Para tentar melhorar a relação com os religiosos, Toffoli articula encontros com a bancada evangélica.Nas conversas que teve até o momento, o ministro afirma que o Supremo só entra em campo decidindo temas afeitos ao Congresso porque recebe ações e questionamentos, especialmente de partidos da oposição, de leis aprovadas e medidas do Executivo.
A ideia é deixar claro que o Congresso precisa cumprir seu papel, especialmente em temas polêmicos, e que o Supremo não tem o protagonismo que os partidos ligados a Bolsonaro acham que ele tem.
No caso da criminalização da homofobia, a maioria do plenário do STF reconheceu uma demora inconstitucional do Congresso em votar projeto sobre o tema que tramita no Parlamento desde 2001.
O tribunal começou a julgar o caso em meados de fevereiro, motivado por dois processos abertos pela ABGLT (Associação Brasileira de Lésbicas, Gays, Bissexuais, Travestis e Transexuais) e pelo PPS (hoje, Cidadania).
Durante a votação, o ministro Gilmar Mendes defendeu que a demora do Congresso levou o Supremo a “preencher essa lacuna”. “A ausência de criminalização acaba contribuindo para restrições de direitos fundamentais”, disse.
Para evitar um dano maior, Toffoli propôs que a decisão valesse até que o Congresso decida sobre o assunto.
Mesmo assim, parlamentares religiosos viram na solução para o caso não só “usurpação” da competência do Congresso como ativismo. Isso porque, segundo eles, o Supremo “deu um jeito” ao interpretar a Constituição para enquadrar a homofobia dentro dos crimes de racismo.
Tentando vacinar o Supremo contra esse tipo de avaliação, Toffoli vem batendo na mesma tecla. Nas conversas com os partidos, diz sempre que o plenário vem sendo forçado a decidir em temas que seguem engavetados no Congresso.
Toffoli vem se esforçando para cumprir essa agenda porque não quer ver repetido no STF o que ocorreu com Bolsonaro.
Recentemente, o presidente da República teve o poder de sua caneta restringido pela trava no número de medidas provisórias definidas pelo Congresso. Agora há regras forçando o Planalto a negociar apoio para suas medidas junto à Câmara e ao Senado.
O ataque ao ativismo legislativo do Supremo, especialmente na pauta dos costumes, é promessa de campanha de Bolsonaro.
A proposta apresentada por Chris Tonietto diz que “o Poder Judiciário tem invadido, de forma flagrante, a competência do Legislativo, passando, então, a legislar, contrariando também a vontade popular e, por conseguinte, ferindo a democracia norteadora do Estado de Direito”.

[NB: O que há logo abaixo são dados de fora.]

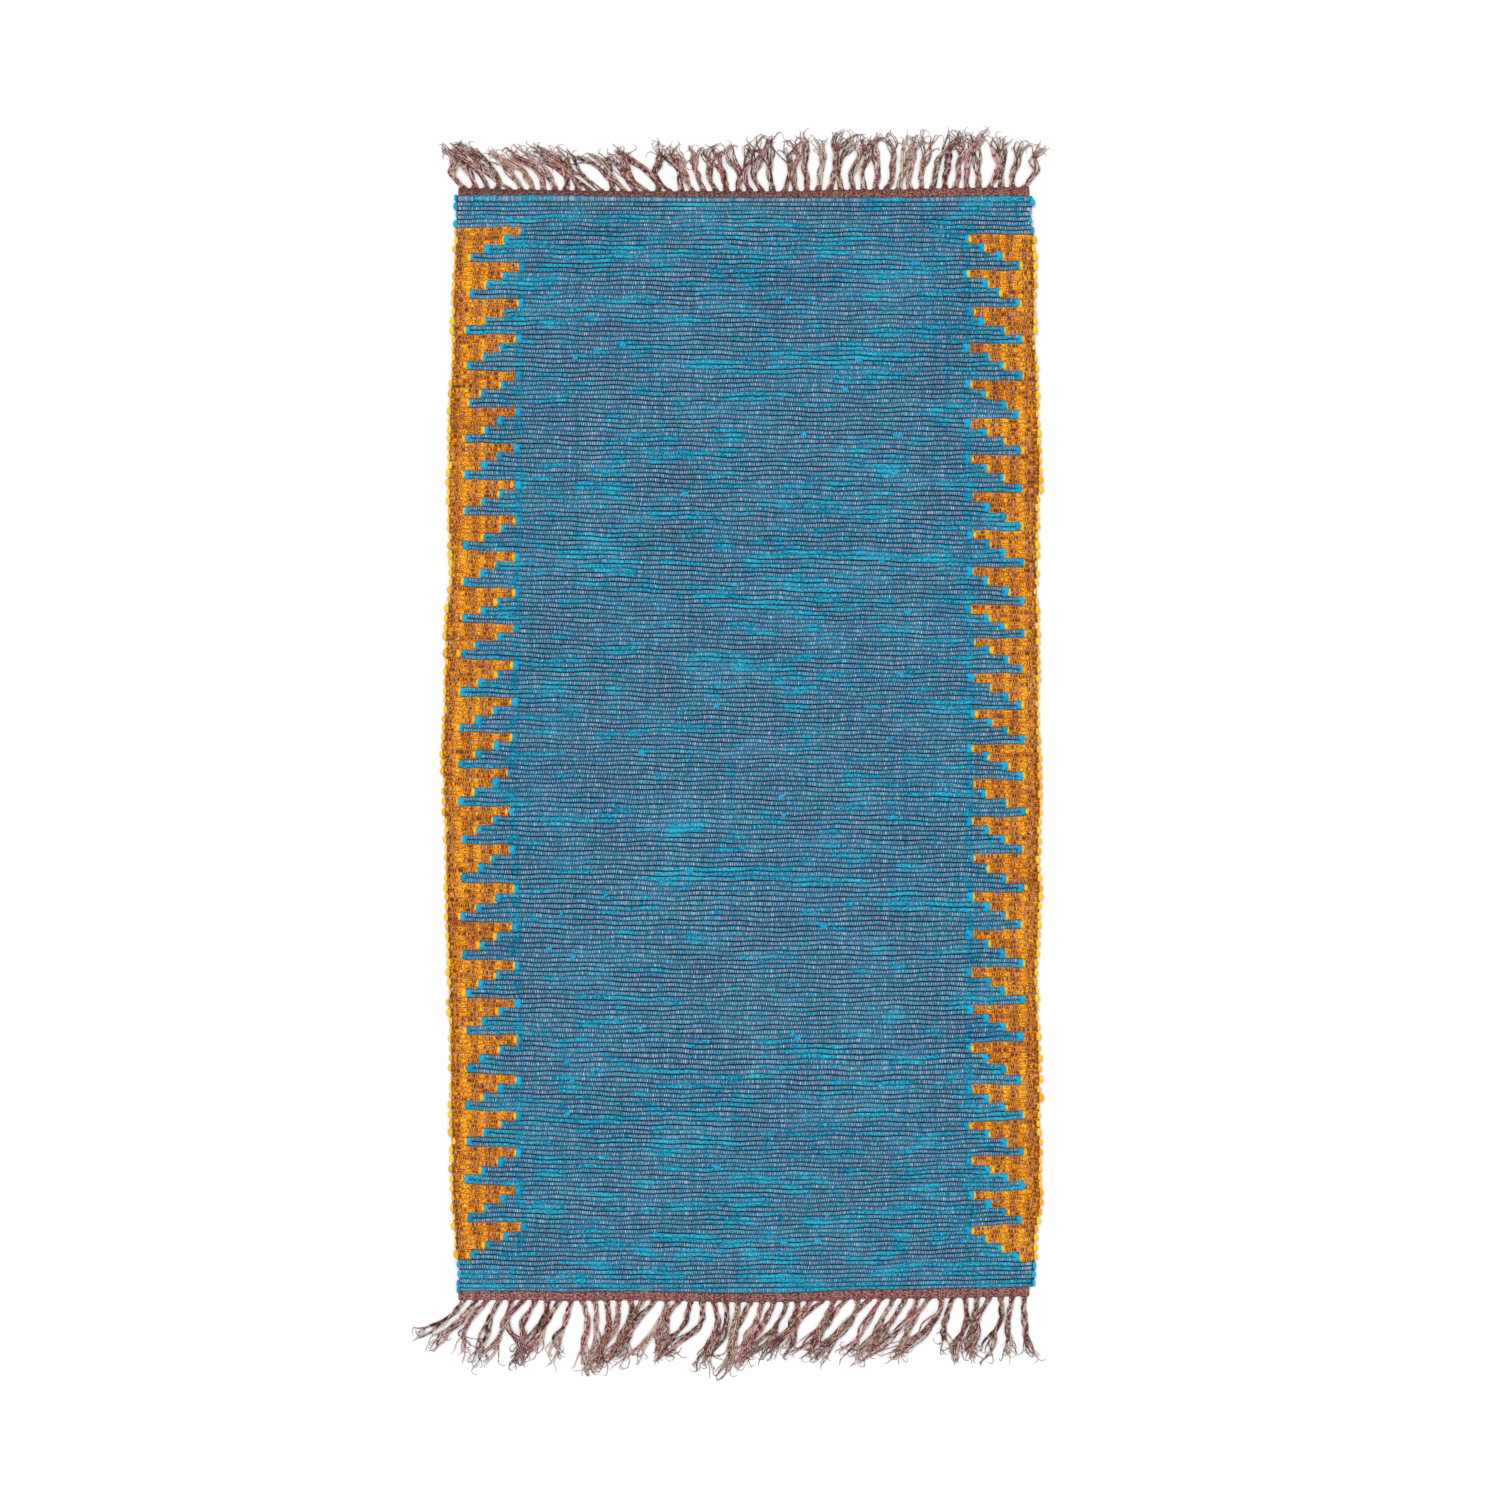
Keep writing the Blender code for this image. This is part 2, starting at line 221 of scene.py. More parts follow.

Nos últimos meses, o Supremo já tomou uma série de decisões que contrariou o governo Bolsonaro. A mais recente no último dia 24, quando o ministro Luís Roberto Barroso derrubou, em decisão liminar, medida provisória editada pelo presidente que devolveu ao Ministério da Agricultura a atribuição de demarcar terras indígenas após o Congresso ter barrado tal iniciativa.
Dias antes, o tribunal já havia barrado a decisão de Bolsonaro de extinguir conselhos federais e suspendido a privatização de uma subsidiária da Petrobras.
A tensão entre o governo e o STF começou com o caso de uma deputada do PSL de Santa Catarina que, em sua página nas redes sociais, pedia para estudantes gravarem professores que estivessem fazendo “doutrinação” em favor de partidos de esquerda ou contra Bolsonaro.
A iniciativa da deputada replica um dos artigos de um projeto de lei apresentado na Câmara sobre o Escola sem Partido que pretende assegurar aos estudantes o direito de gravar aulas como forma de coibir doutrinações.
O ministro do Supremo Edson Fachin barrou a deputada e, logo em seguida, o projeto saiu da pauta no Congresso.